Моя мать очень помолодела в связи с рождением внука, поет ему советские песни, перепробовала все 100 сортов кефира из нашего супермаркета (гастронома), дружит с нашими знакомыми и презирает еврейских старух.

То, что происходит у вас с Саней, довольно грустно, но, может быть, все это к лучшему, неизвестно, как повернется жизнь при новом руководстве[47]. Надеюсь когда-нибудь чем-нибудь быть вам полезным. А пока буду время от времени посылать вам какую-нибудь чепуху. Знаешь, Тамара прислала очень недовольное письмо, что я все не то посылаю, мне-то казалось, что я шлю какие-то нужные вещи, и ей, и Боре с Валерием, но она явно недовольна. Я, действительно, посылаю редко и что придется, но иногда не очень дешевые вещи, почти всегда не меньше, чем на двести долларов, кроме того, масса дополнительных факторов, почта далеко, отправление посылки занимает чуть ли не целый день (почта здесь государственная, работает хуже в сто раз, чем наша, или точнее — ваша), деньги все время куда-то уходят и так далее. Но тут я, получив ее недовольное письмо, от испуга купил долларов на четыреста — куртки ей и дочке, платья, сапоги, когда покупаешь в спешке — все получается дорого, заодно купил вам штаны и курточку и еще какую-то мелочь — во вторник поеду на почту заполнять бумаги. Объясни при случае Тамаре, что я буду стараться посылать что-то хорошее, пусть не сердится, все же я еще Донату помогаю, много езжу, много теряю по безалаберности и в результате свинства со стороны русских коллег. Но я буду стараться, и вам вскоре пришлю что-нибудь стоящее.
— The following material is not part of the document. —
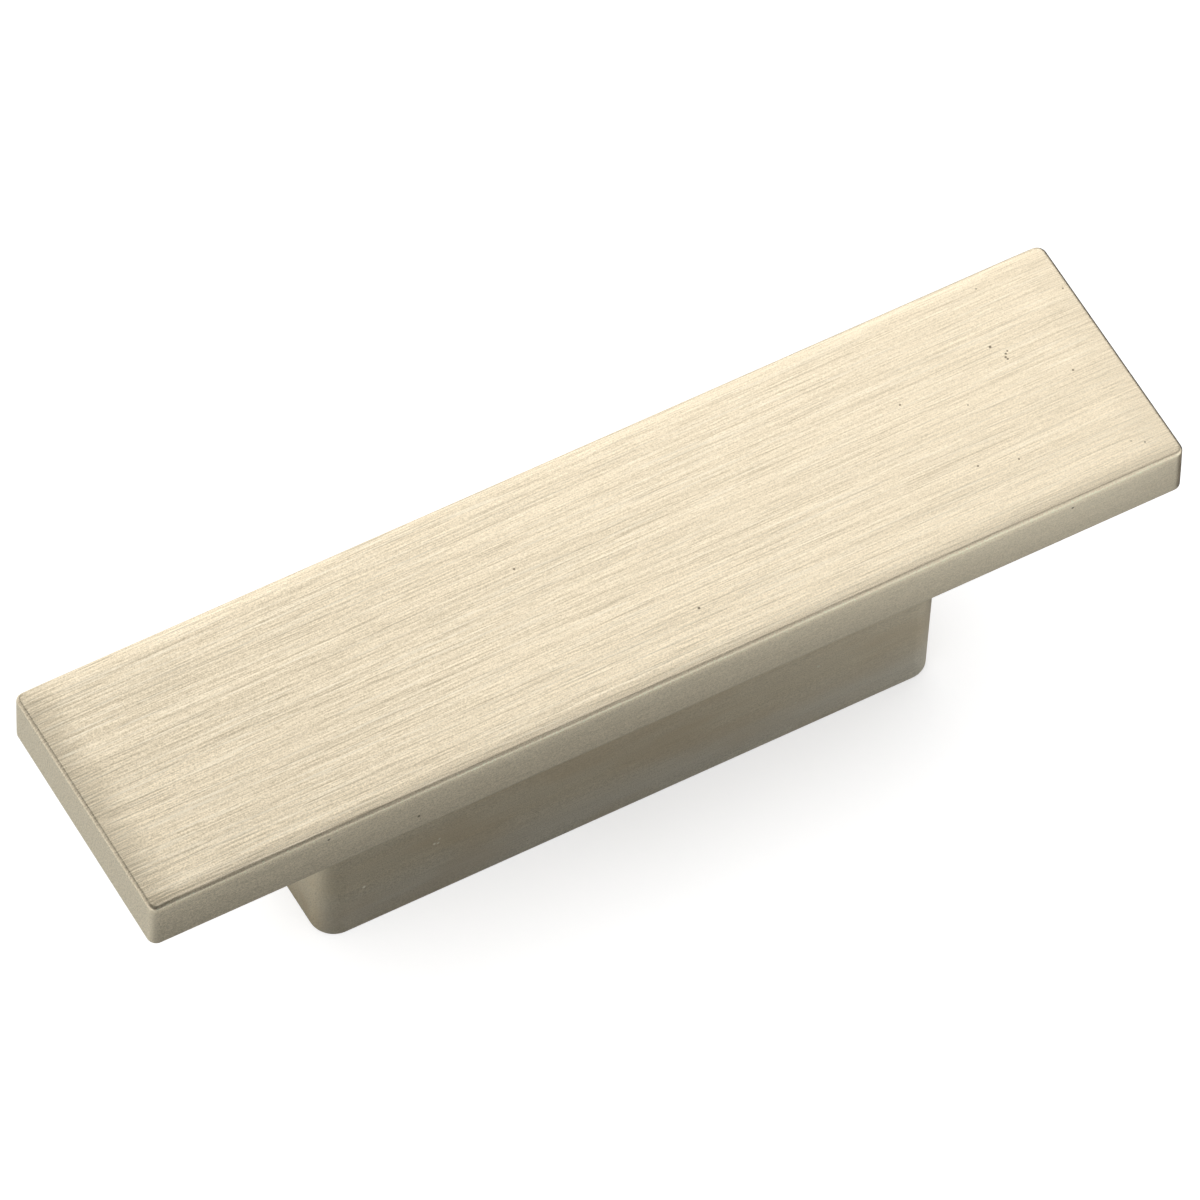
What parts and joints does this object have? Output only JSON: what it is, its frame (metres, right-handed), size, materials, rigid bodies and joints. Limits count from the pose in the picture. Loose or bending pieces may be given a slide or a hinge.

Пусть Тамара все же не забывает, что есть еще Анеля, Рома[48], Лева Станкевич[49], которому многим обязана мама, и так далее, но, конечно, я очень виноват.

Милая Юля, письмо получилось абсолютно дикое, сумбурное, и мне кажется, что ты будешь чем-то раздражена, поскольку все раздражены, я даже хотел было это письмо не отправлять, но написать другое, более разумное, я уже не в состоянии. Не сердись на меня. Мы тебя очень любим, и Сашу, естественно, тоже, мы часто говорим о том, что Юля — оптимистка, резвая и удачливая, она бы не пропала, я в этом абсолютно уверен, ты действительно обладаешь качествами, очень здесь ценимыми, в отличие от пасмурного меня. Поверь, мы думаем о вас не реже, чем вы о нас, мы не буржуи, много, очень много работаем, часто грустим, но что-то главное было сделано правильно. Скоро, не позже лета, у меня выйдет одна книжка в приличном издательстве, может, я заработаю какие-то ощутимые деньги, и так далее. Всех обнимаю.